In small number of cases apical surgery would be required after root canal treatment to eliminate the infection. It happens in long-lasting infections and that is why root canal treatment is highly recommended at the early stages of disease. We save your teeth!
Teeth can become stained from the foods we eat and drink. Also, teeth tend to get discoloured after a root canal therapy. A great way to bring back the brilliance and radiance of your smile is with teeth whitening treatments. In-office bleach treatments and at-home whitening custom trays are available options.
Perforations - pathologic or iatrogenic communications between the root canal space and the surrounding area - can be due to root resorption or excessive removal of tooth material when doing root canal treatments. These allow leakage of bacteria in to the canal which can result in inflammation and infection.

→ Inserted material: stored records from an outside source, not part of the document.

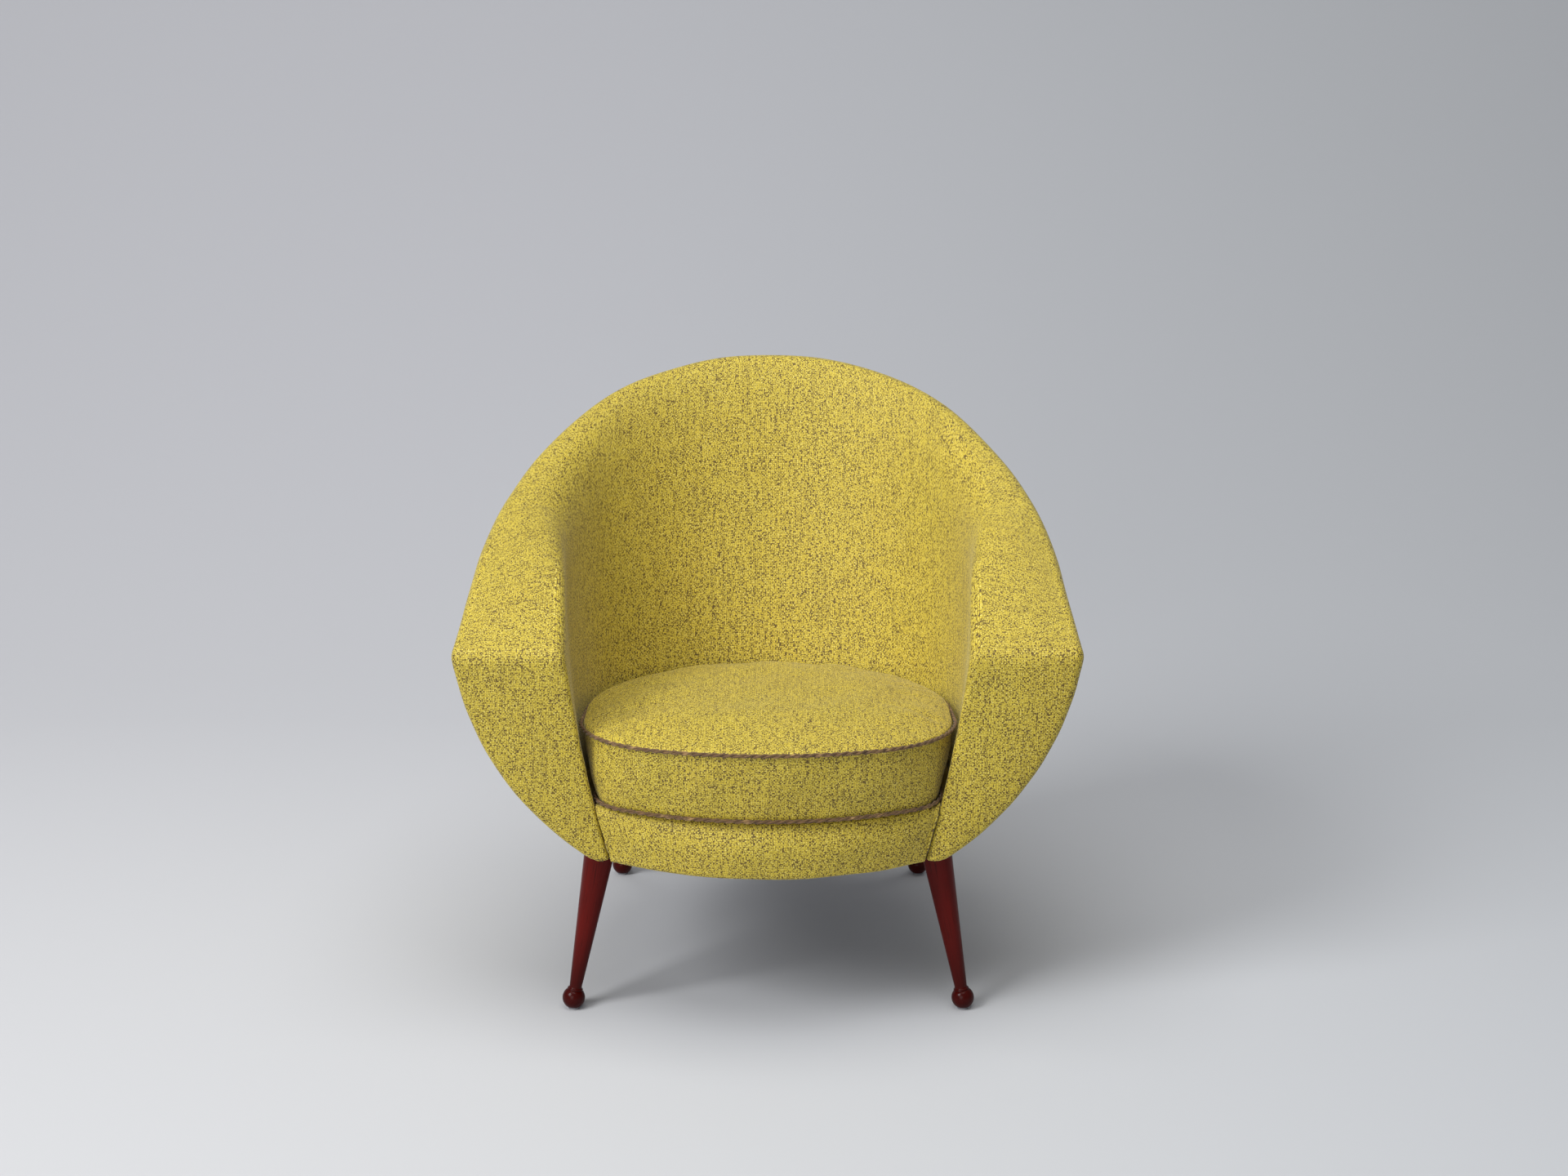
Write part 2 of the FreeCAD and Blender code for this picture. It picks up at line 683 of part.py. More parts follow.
half_rib = size("rib_thickness") / 2
for name, place in (("left_back_rib", -1), ("middle_back_rib", 0), ("right_back_rib", 1)):
    middle = place * size("back_rib_spacing")
    rib(name, (middle - half_rib, 0), (middle + half_rib, size("back_top_reach")))
side = size("ridge_half_width") + overrun
rib("left_side_rib", (-side, -size("side_rib_reach") - half_rib), (0, -size("side_rib_reach") + half_rib))
rib("right_side_rib", (0, -size("side_rib_reach") - half_rib), (side, -size("side_rib_reach") + half_rib))

# Seat webbing: straps from rail to rail, the crosswise ones over the lengthwise ones
strap_side = size("strap_width") / 2
strap_middle = rail_top + size("strap_thickness")
strap_room = well_prism(size("strap_lap"), rail_front - size("strap_lap"), 0, ridge)
lengthwise = []
for number in range(STRAP_COUNT):
    x = (number - (STRAP_COUNT - 1) / 2) * size("strap_pitch")
    strap = block((x - strap_side, -size("apron_bow_reach"), rail_top), (x + strap_side, back_reach, strap_middle))
    lengthwise.append(one_solid(strap.common(strap_room)))
crosswise = []
for number in range(CROSS_STRAP_COUNT):
    y = (number - (CROSS_STRAP_COUNT - 1) / 2) * size("cross_strap_pitch") - size("cross_strap_middle")
    strap = block((-side, y - strap_side, strap_middle), (side, y + strap_side, strap_top))
    crosswise.append(one_solid(strap.common(strap_room)))
add_feature("seat_webbing_lengthwise", Part.makeCompound(lengthwise))
add_feature("seat_webbing_crosswise", Part.makeCompound(crosswise))

# The deck cover over the webbing, tucked under the foot of the padded walls
add_feature("seat_deck_cover", one_solid(space_solid(tuck, inner_seat, inner_seat).common(deck_slab)))

# The dust cover under the frame, with a hole round each leg
margin = size("dust_cover_margin")
dust_foot = underside - size("dust_cover_thickness")
underside_section = shell_section(underside, 0)
dust_outline = underside_section.closed_wire(outer_layers + margin, inner_layers, size("arm_edge_round"), True)
dust_cover = triangle(*dust_outline).extrude(Vector(0, 0, dust_foot - underside))
dust_front = apron_solid(apron_layers + margin, rail_top, rail_front + tuck, STRAIGHT_SHARES)
dust_front.translate(Vector(0, 0, dust_foot - underside))
dust_front = dust_front.common(block((-side, -side, dust_foot), (side, side, underside)))
leg_holes = []
for place, pair in BOLT_ENDS:
    ball, axis = leg_axis(place, pair)
    centre = ball + axis * leg_length(pair)
    radius = size("leg_top_radius") / axis.z + size("dust_cover_leg_gap")
    leg_holes.append(Part.makeCylinder(radius, 2 * overrun, centre - Vector(0, 0, overrun)))
add_feature("dust_cover", one_solid(dust_cover.fuse(dust_front).cut(leg_holes)))


def bind(item, **sizes):
    """Binds an object's properties to expressions of the sheet's cells."""
    for name, expression in sizes.items():
        item.setExpression(name, expression)


def add_part(kind, name, **sizes):
    """Adds an object of a kind to the document, its properties bound to the sheet."""
    item = doc.addObject(kind, name)
    bind(item, **sizes)
    return item


def on_axis(place, pair, along):
    """The placement of a piece on a leg's axis, at a length from the ball's centre."""
    ball, axis = leg_axis(place, pair)
    return Placement(ball + axis * along, Rotation(Vector(0, 0, 1), axis))


def leg_blank(name, place, pair):
    """A turned leg through rings: the ball, the collar, the neck and the straight taper, both ends overlong."""
    ball_radius = size("ball_radius")
    collar_low = math.sqrt(ball_radius ** 2 - size("collar_radius") ** 2)
    rings = []
    for angle in BALL_RING_ANGLES:
        share = math.cos(math.radians(angle))
        rings.append(("Sizes.ball_radius * %.4f" % share, ball_radius * math.sin(math.radians(angle))))
    rings.append(("Sizes.collar_radius", collar_low))
    rings.append(("Sizes.collar_radius", collar_low + size("collar_height")))
    rings.append(("Sizes.leg_neck_radius", size("leg_neck_height")))
    taper = "(Sizes.leg_top_radius - Sizes.leg_neck_radius)"
    spare_share = size("leg_spare_length") / (leg_length(pair) - size("leg_neck_height"))
    top_radius = "Sizes.leg_top_radius + %s * %.4f" % (taper, spare_share)
    rings.append((top_radius, leg_length(pair) + size("leg_spare_length")))
    sections = []
    for number, (radius, along) in enumerate(rings):
        ring = add_part("Part::RegularPolygon", "%s_ring_%d" % (name, number), Circumradius=radius)
        ring.Polygon = LEG_SIDES
        ring.Placement = on_axis(place, pair, along)
        sections.append(ring)
    blank = doc.addObject("Part::Loft", name + "_turning")
    blank.Sections = sections
    blank.Solid = True
    blank.Ruled = True
    return blank


def cylinder(name, placement, radius, height):
    """A cylinder bound to the sheet."""
    item = add_part("Part::Cylinder", name, Radius=radius, Height=height)
    item.Placement = placement
    return item


# The legs stand between the underside and the glides, cut level at both ends
LEG_NAMES = ("front_left", "front_right", "rear_left", "rear_right")
bolts = []
glides = []
for (place, pair), name in zip(BOLT_ENDS, LEG_NAMES):
    standing = add_part(
        "Part::Box",
        name + "_standing",
        Length="2 * Sizes.ridge_half_width",
        Width="4 * Sizes.back_top_reach",
        Height="Sizes.underside_height - Sizes.glide_thickness",
    )
    standing.Placement.Base = Vector(-size("ridge_half_width"), -2 * back_reach, size("glide_thickness"))
    turned = doc.addObject("Part::Common", name + "_turned")
    turned.Base = leg_blank(name, place, pair)
    turned.Tool = standing

    # A bolt in the leg's axis joins the leg to its rail
    bolt_foot = on_axis(place, pair, leg_length(pair) - size("bolt_leg_depth"))
    bore_foot = on_axis(place, pair, leg_length(pair) - size("bolt_leg_depth") - clear)
    both_depths = "Sizes.bolt_leg_depth + Sizes.bolt_rail_depth"
    bolts.append(cylinder(name + "_bolt", bolt_foot, "Sizes.bolt_radius", both_depths))
    bore = cylinder(name + "_bore", bore_foot, "Sizes.bolt_radius + Sizes.bolt_clearance", both_depths)
    leg = doc.addObject("Part::Cut", name + "_leg")
    leg.Base = turned
    leg.Tool = bore
    sub_parts.append(leg)
    foot = leg_axis(place, pair)[0]
    glide_foot = Placement(Vector(foot.x, foot.y, 0), Rotation())
    glides.append(cylinder(name + "_glide", glide_foot, "Sizes.glide_radius", "Sizes.glide_thickness"))

for name, pieces in (("leg_bolts", bolts), ("leg_glides", glides)):
    group = doc.addObject("Part::Compound", name)
    group.Links = pieces
    sub_parts.append(group)

# The loose cushion: a round back, straight sides, rounded corners and a gently curved front
seam_foot = deck_top + clear + size("cushion_belly")
cushion_half = reach_to(space_side, 0, size("cushion_front_height"), 0) + size("cushion_side_spread")
cushion_back = reach_to(space_back, 0, size("cushion_rear_height"), 0) - size("cushion_back_gap")
cushion_length = size("cushion_front_reach") + cushion_back
cushion_tilt = math.atan2(size("cushion_front_height") - size("cushion_rear_height"), cushion_length)
seam_top = size("cushion_front_height") - size("cushion_front_reach") * math.tan(cushion_tilt)


def cushion_outline(foot_share, inset, lift, plain):
    """The cushion's outline between its top seam and its bottom seam, drawn in by inset and lifted."""
    half = cushion_half - foot_share * size("cushion_foot_inset") - inset
    centre = cushion_back - cushion_half - foot_share * size("cushion_foot_shift")
    front_radius = size("cushion_front_radius") - inset
    front = -size("cushion_front_reach") + foot_share * size("cushion_foot_front_inset") + inset
    front_centre = front + front_radius
    turn = centre - size("cushion_side_length")
    back = front_centre - turn
    corner_radius = (front_radius ** 2 - half ** 2 - back ** 2) / (2 * (front_radius - half))
    corner = half - corner_radius
    lean = math.atan2(corner, back)
    quarter = math.pi / 2
    tilt = cushion_tilt * (1 - foot_share)
    height = between(seam_top, seam_foot, foot_share) + lift
    parts = PLAIN_TURN_PARTS if plain else 2
    arcs = []
    for x, y, radius, first, last in (
        (0, centre, half, 0, quarter),
        (0, centre, half, quarter, 2 * quarter),
        (-corner, turn, corner_radius, 2 * quarter, 3 * quarter - lean),
        (0, front_centre, front_radius, 3 * quarter - lean, 3 * quarter + lean),
        (corner, turn, corner_radius, 3 * quarter + lean, 4 * quarter),
    ):
        points = []
        for part in range(parts + 1):
            angle = between(first, last, part / parts)
            run = y + radius * math.sin(angle)
            points.append(Vector(x + radius * math.cos(angle), run * math.cos(tilt), height - run * math.sin(tilt)))
        arcs.append(points)
    loop = []
    edges = []
    for points, following in zip(arcs, arcs[1:] + arcs[:1]):
        straight = (following[0] - points[-1]).Length > clear
        loop += points if straight else points[:-1]
        edges.append(Part.Arc(points[0], points[parts // 2], points[-1]).toShape())
        if straight:
            edges.append(Part.LineSegment(points[-1], following[0]).toShape())
    return loop if plain else Part.Wire(edges)


def cushion_solid(inset, plain=True):
    """The cushion drawn in by inset: a low belly, drawn-in sides that bulge a little, and a crown."""
    outlines = []
    for drawn_share, rise_share in reversed(CROWN_SHARES):
        lift = inset - rise_share * size("cushion_belly")
        outlines.append(cushion_outline(1, inset + drawn_share * cushion_half, lift, plain))
    outlines.append(cushion_outline(1, inset, 0, plain))
    outlines.append(cushion_outline(0.5, inset - size("cushion_boxing_bulge"), 0, plain))
    outlines.append(cushion_outline(0, inset, 0, plain))
    for drawn_share, rise_share in CROWN_SHARES:
        lift = rise_share * size("cushion_crown") - inset
        outlines.append(cushion_outline(0, inset + drawn_share * cushion_half, lift, plain))
    return loft(outlines, 1 if plain else 0)


def piping(foot_share):
    """A piping cord along a seam, just outside the fabric."""
    radius = size("piping_radius")
    path = cushion_outline(foot_share, -radius - size("piping_gap"), 0, False)
    start = path.Edges[0].valueAt(path.Edges[0].FirstParameter)
    along = path.Edges[0].tangentAt(path.Edges[0].FirstParameter)
    out = Vector(1, 0, 0)
    corners = []
    for number in range(PIPING_SIDES + 1):
        angle = (number + 0.5) * 2 * math.pi / PIPING_SIDES
        corners.append(start + out * radius * math.cos(angle) + along.cross(out) * radius * math.sin(angle))
    return path.makePipeShell([Part.makePolygon(corners)], True, False)


cushion_skin = cushion_solid(0, False).cut(cushion_solid(size("cushion_cover_thickness")))
wide = cushion_half + overrun
above_top_seam = Part.makeBox(2 * wide, 2 * wide + overrun, wide)
above_top_seam.translate(Vector(-wide, -wide - overrun, 0))
above_top_seam.rotate(Vector(0, 0, 0), Vector(1, 0, 0), -math.degrees(cushion_tilt))
above_top_seam.translate(Vector(0, 0, seam_top))
below_bottom_seam = block((-wide, -2 * wide, 0), (wide, 2 * wide, seam_foot))
core_inset = size("cushion_cover_thickness") + clear
add_feature("cushion_core", cushion_solid(core_inset))
add_feature("cushion_top_panel", one_solid(cushion_skin.common(above_top_seam)))
add_feature("cushion_boxing", one_solid(cushion_skin.cut([above_top_seam, below_bottom_seam])))
add_feature("cushion_bottom_panel", one_solid(cushion_skin.common(below_bottom_seam)))
add_feature("cushion_top_piping", piping(0))
add_feature("cushion_bottom_piping", piping(1))

doc.recompute()
for item in doc.Objects:
    if {"Invalid", "Error"} & set(item.State):
        raise RuntimeError(item.Label + " failed")
for item in sub_parts:
    if item.Shape.isNull() or not item.Shape.isValid() or not item.Shape.Solids:
        raise RuntimeError(item.Label + " has no valid solid")
os.makedirs("parts", exist_ok=True)
for item in sub_parts:
    item.Shape.exportStep(os.path.join("parts", item.Label + ".step"))
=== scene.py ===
"""Upholstered tub armchair: tweed covers, a loose piped cushion, turned legs, and a pale studio."""
import math

import bmesh
import bpy
import numpy as np
from bpy.props import FloatProperty, FloatVectorProperty, IntProperty, PointerProperty
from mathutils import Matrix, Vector


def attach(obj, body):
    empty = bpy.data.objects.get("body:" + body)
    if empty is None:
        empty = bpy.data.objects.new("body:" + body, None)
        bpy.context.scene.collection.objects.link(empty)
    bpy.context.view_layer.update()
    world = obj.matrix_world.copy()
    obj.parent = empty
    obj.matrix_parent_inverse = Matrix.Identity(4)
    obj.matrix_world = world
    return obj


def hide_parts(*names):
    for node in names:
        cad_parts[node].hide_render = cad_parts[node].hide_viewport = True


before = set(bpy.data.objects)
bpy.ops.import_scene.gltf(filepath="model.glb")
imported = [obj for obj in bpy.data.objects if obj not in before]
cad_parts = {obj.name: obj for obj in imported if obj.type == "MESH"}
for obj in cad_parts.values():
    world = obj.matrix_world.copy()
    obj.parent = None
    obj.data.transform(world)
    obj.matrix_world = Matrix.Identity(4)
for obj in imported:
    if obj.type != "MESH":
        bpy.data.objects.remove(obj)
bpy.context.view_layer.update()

bl_info = {
    "name": "Tub armchair",
    "version": (1, 0, 0),
    "blender": (4, 5, 0),
    "location": "View3D > Sidebar > Armchair",
    "description": "Dresses the tub armchair with tweed covers, a piped cushion, turned legs and a studio",
    "category": "Object",
}

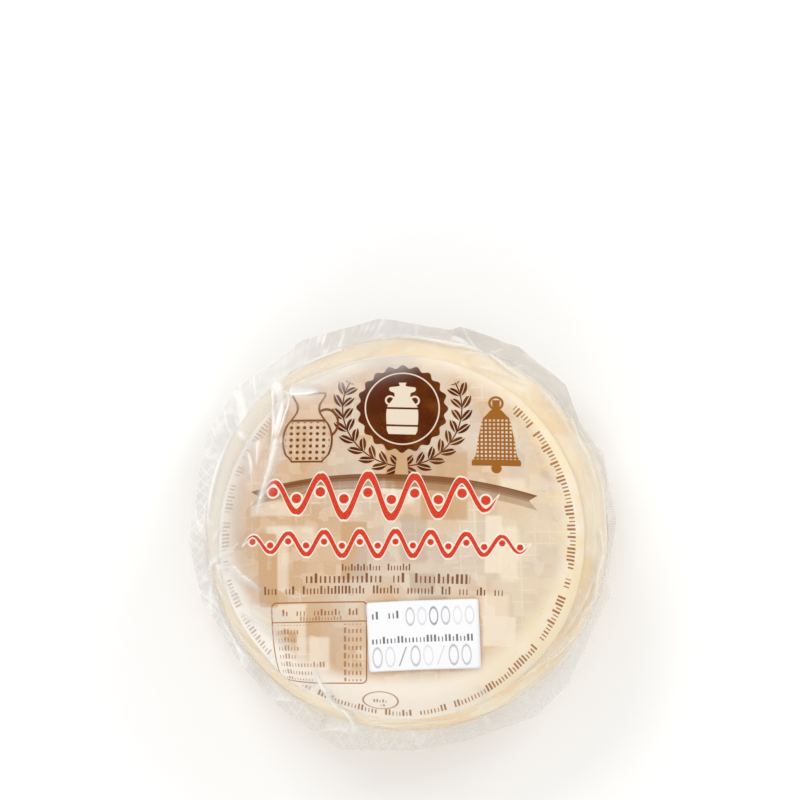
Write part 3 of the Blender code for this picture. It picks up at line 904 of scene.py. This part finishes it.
def scroll(x, y, middle, start, end, wave, tall, thick):
    """A running scroll: a wave, thick and thin as from a pen, with a dot in each hollow."""
    centre = (start + end) / 2
    spread = (x - centre) / (end - start) * 2
    rise = 1 - 0.45 * spread * spread
    phase = (x - start) * (math.tau / wave)
    sine = phase.math("SINE")
    slant = phase.math("COSINE")
    pen = thick * (1 - (spread * spread).math("POWER", 6.0))
    line = abs(y - middle - sine * rise * tall) - pen * (0.45 + 0.55 * abs(slant)) * rise
    side = sine.math("SIGN")
    across = ((x - start) / (wave / 2)).math("FRACT") - 0.5
    dot = length(across * (wave / 2), (y - middle) * side - 0.16 * tall) - thick * 0.62
    ends = abs(x - centre) - (end - start) / 2
    return line.math("MINIMUM", dot).math("MAXIMUM", ends)


def sepia_picture(paint, flat, x, y):
    """Soft upright and level blocks, small cells, thin lines and speckle, in sepia tones."""
    tone = 0.45 + 0.30 * noise(paint, 0.07, 2.0, flat)
    draw = np.random.default_rng(11)
    for _ in range(PICTURE_BLOCKS):
        centre = (draw.uniform(-34, 30), draw.uniform(-34, 26))
        half = (draw.uniform(1.2, 6.5), draw.uniform(1.5, 8.5))
        shade = draw.choice((-0.55, -0.40, 0.35, 0.60))
        tone = tone + float(shade) * box(x, y, centre, half, draw.uniform(0.5, 1.8))
    cells = {"Vector": flat, "Scale": 0.30, "Randomness": 0.8}
    shades = paint.node("TexVoronoi", {"distance": "CHEBYCHEV"}, cells, out=1)
    tone = tone + 0.26 * (paint.node("SeparateColor", {}, {0: shades}) - 0.5)
    post = abs(((x + 0.05 * y) / 3.4).math("FRACT") - 0.5).below(0.05, 0.06)
    beam = abs(((y - 0.04 * x) / 2.7).math("FRACT") - 0.5).below(0.06, 0.07)
    lines = post.math("MAXIMUM", beam)
    tone = tone - 0.20 * lines * noise(paint, 0.10, 1.0, flat).above(0.58, 0.06)
    speckle = noise(paint, 2.6, 2.0, flat)
    tone = (tone + 0.30 * speckle - 0.15).above(0.5, 1.1)
    cooler = noise(paint, 0.045, 1.0, flat).above(0.50, 0.12) * x.above(-18.0, 16.0)
    tone = tone + 0.16 * x.below(-18.0, 20.0)
    deep = mix_colour(paint, cooler, PICTURE_DARK, PICTURE_GREY)
    return mix_colour(paint, tone, PICTURE_LIGHT, deep)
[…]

An endodontist will have to close the perforation and follow this therapy with RCT.
It often takes around 3 years after tooth eruption for the root ends to meet. With pulpal involvement of an immature tooth, RCT is extremely difficult due to difficulty in achieving a good apical seal, and presence of short weakened roots.
If the pulp is still vital, a vital pulp therapy (e.g. pulp capping, pulpotomy) can be done to encourage continued physiologic development of root ends.
If a tooth with incomplete root formation suffers from pulp death, the root development cannot be completed. This poses similar difficulties to apexogenesis, which can make RCT difficult. The goal of this type of procedure is to induce a calcified barrier across the open apex.
Regenerative procedures, the forefront of current research in the field of endodontics, are novel biologically based procedures that aim to regenerate/re-vascularize the pulp space in immature teeth which have suffered pulp death.
Treatment options of a fractured/chipped tooth depend on the severity of the crack. Most chipped teeth can be treated via a simple filling while more severe fractures require a full crown.
If the fracture involves the root of the tooth, a root canal treatment is usually necessary in order to save the tooth.
These injuries involve the tooth being placed into the socket and/or out of the socket respectively. Often times, the endodontist will have to reposition the tooth and stabilize it for some time. A root canal treatment may or may not be indicated depending on the extent of injury to the pulp.
These types of tooth trauma involve the tooth being completely removed from the socket. If you witness this type of injury, the best option would be replanting the tooth into the socket and seeing the dentist immediately. Never touch the tooth by its root and make sure to rinse the tooth with water if dirty.
If unable to replant the tooth, you should keep the tooth moist in some form of solution and see your dentist immediately. Time is of extreme value in avulsed-teeth situations.